THE TSUNAMI PROJECT: INTERDISCIPLINARY APPROACHES TO POST-TSUNAMI SURVEYS
Complex interactions in the coupled human-environment system necessitate a coordinated, interdisciplinary approach that combines the strengths of engineering, geoscience, ecology and social science to understand the nature of a disaster. Engineers and geoscientists untangle the forces required to leave an imprint of a tsunami in the geologic record. These same forces affect critical ecosystems that provide ecosystem services from buffers to food security; therefore coastal ecologists must be included in the conversation. It is also critical to understand the stressed social structures that contributed to the disaster. When these experts arrive in a disaster area as part of an Interdisciplinary Tsunami Survey Team, the interactions between the systems can be discussed in the field, and site-specific data can be collected.
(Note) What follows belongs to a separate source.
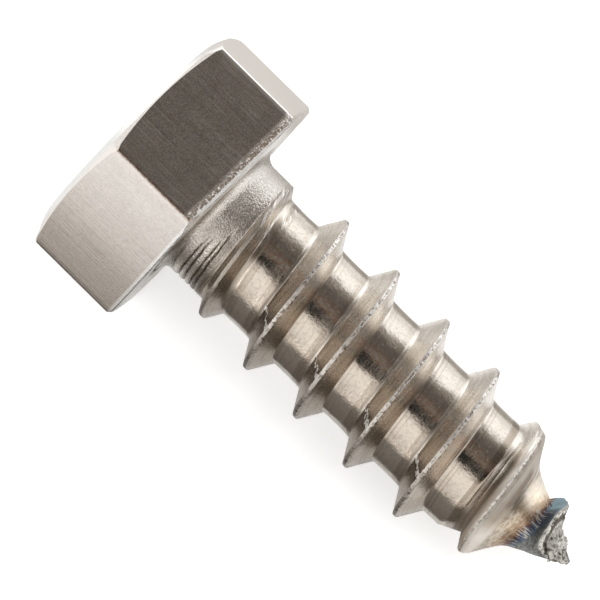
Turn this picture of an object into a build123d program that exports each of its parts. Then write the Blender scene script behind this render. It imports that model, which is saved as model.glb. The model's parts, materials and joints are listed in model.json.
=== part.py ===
from build123d import *
import math
import os

# A short hex lag bolt with a coarse wood thread and a pinched gimlet point, lying at
# rest on one flat of its head and on the last full turn of its thread.
# Lengths are in millimetres and angles in degrees. Every section is drawn with the bearing
# face at height 0, the point towards +Z and the head towards -Z.

# Head
across_flats = 14.1
head_height = 6.05
crown_bevel = 0.45              # eased edge between the flats and the head's top face
corner_drop = 0.25              # the corners are trimmed this much lower than the flats
corner_radius = 0.15            # worn vertical edges of the hex
bearing_bevel = 0.12            # bevel round the corners of the bearing face

# Neck
neck_radius = 3.75
neck_length = 2.05
neck_step_length = 0.55         # cone from the neck down to the thread's root
underhead_bevel = 0.45          # from the neck into the bearing face

# Thread
thread_pitch = 3.63
root_radius = 3.32
crest_radius = 4.6
crest_flat = 0.3
flank_angle = 30.0              # each flank, from a plane square to the axis
crest_start = 5.26              # bearing face to the first full crest
crest_start_angle = -68.2       # where that crest is, from the flat that faces up
runout_turns = 1.25             # the ridge rises out of the neck over these turns
runout_sink = 0.95              # how deep its first section lies below full height
root_overlap = 0.3              # the ridge reaches this far into the core
crest_excess = 0.2              # and this far past full height, before it is trimmed

# Point, with its places counted back from the tip
length_under_head = 26.0
point_half_angle = 27.0
tip_radius = 0.12
crest_taper_length = 7.8        # from here on the crests lose height
last_crest_length = 4.3
last_crest_radius = 3.5
lip_length = 2.55               # torn end of the thread, where the point was pinched off
lip_radius = 2.4
pinch_length = 1.25
pinch_radius = 0.85
ridge_end_length = 1.6

# Sizes that follow
apothem = across_flats / 2
hex_radius = apothem / math.cos(math.radians(30))
flank_slope = math.tan(math.radians(flank_angle))
point_slope = math.tan(math.radians(point_half_angle))
taper_slope = (crest_radius - last_crest_radius) / (crest_taper_length - last_crest_length)
point_start = length_under_head - (root_radius - tip_radius) / point_slope
crest_taper_start = length_under_head - crest_taper_length
clearance = 1.0                 # trimming shapes stand this far off what they leave alone


def head():
    """Hexagon with worn corners, trimmed by a turned shape with an eased top edge."""
    prism = extrude(RegularPolygon(apothem, 6, major_radius=False, rotation=30), -head_height)
    prism = fillet(prism.edges().filter_by(Axis.Z), corner_radius)
    outside = hex_radius + clearance
    corner_slope = corner_drop / (hex_radius - apothem)
    flat_height = head_height - crown_bevel
    outside_height = flat_height - corner_slope * (outside - apothem)
    crown_start = (apothem, -flat_height)
    crown_end = (apothem - crown_bevel, -head_height)
    outline = Polyline((0, 0), (hex_radius - bearing_bevel, 0),
                       (outside, -bearing_bevel - clearance), (outside, -outside_height),
                       crown_start, crown_end, (0, -head_height), close=True)
    return prism & revolve(make_face(Plane.XZ * outline), Axis.Z)


def core():
    """Neck with its bevel under the head, the thread's root and the cone of the point."""
    root_of_head = neck_radius + underhead_bevel
    buried = -head_height / 2
    outline = Polyline((0, buried), (root_of_head, buried), (root_of_head, 0),
                       (neck_radius, underhead_bevel), (neck_radius, neck_length),
                       (root_radius, neck_length + neck_step_length), (root_radius, point_start),
                       (tip_radius, length_under_head), (0, length_under_head), close=True)
    return revolve(make_face(Plane.XZ * outline), Axis.Z)


def ridge_path():
    """Helix at the root: out of the neck, along the shank, then down the cone."""
    runout = runout_turns * thread_pitch
    runout_angle = math.degrees(math.atan(runout_sink / runout))
    shank = point_start - crest_start
    point = length_under_head - ridge_end_length - point_start
    rise = Helix(thread_pitch / math.cos(math.radians(runout_angle)), runout,
                 root_radius - runout_sink, cone_angle=runout_angle)
    level = Helix(thread_pitch, shank, root_radius)
    fall = Helix(thread_pitch / math.cos(math.radians(point_half_angle)), point,
                 root_radius, cone_angle=-point_half_angle)
    rise = Pos(0, 0, -runout) * Rot(0, 0, -360 * runout_turns) * rise
    fall = Pos(0, 0, shank) * Rot(0, 0, 360 * shank / thread_pitch) * fall
    placed = Pos(0, 0, crest_start) * Rot(0, 0, crest_start_angle)
    return Wire([(placed * part).edge() for part in (rise, level, fall)])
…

This approach indeed strengthens post-tsunami surveys- engineers and geoscientists no longer have to indentify coral or mangrove species, nor do ecologists have to speculate as to the velocity of a wave as it crashed into a forested coastline. Interviews, a core element of post-tsunami surveys and which most US academic institutions require human-subject training to complete, can be undertaken by social scientists trained to ask questions pertinent to both the natural scientists and engineers, and those that will illuminate the underlying weaknesses of the social institutions that contributed to the magnitude of the disaster.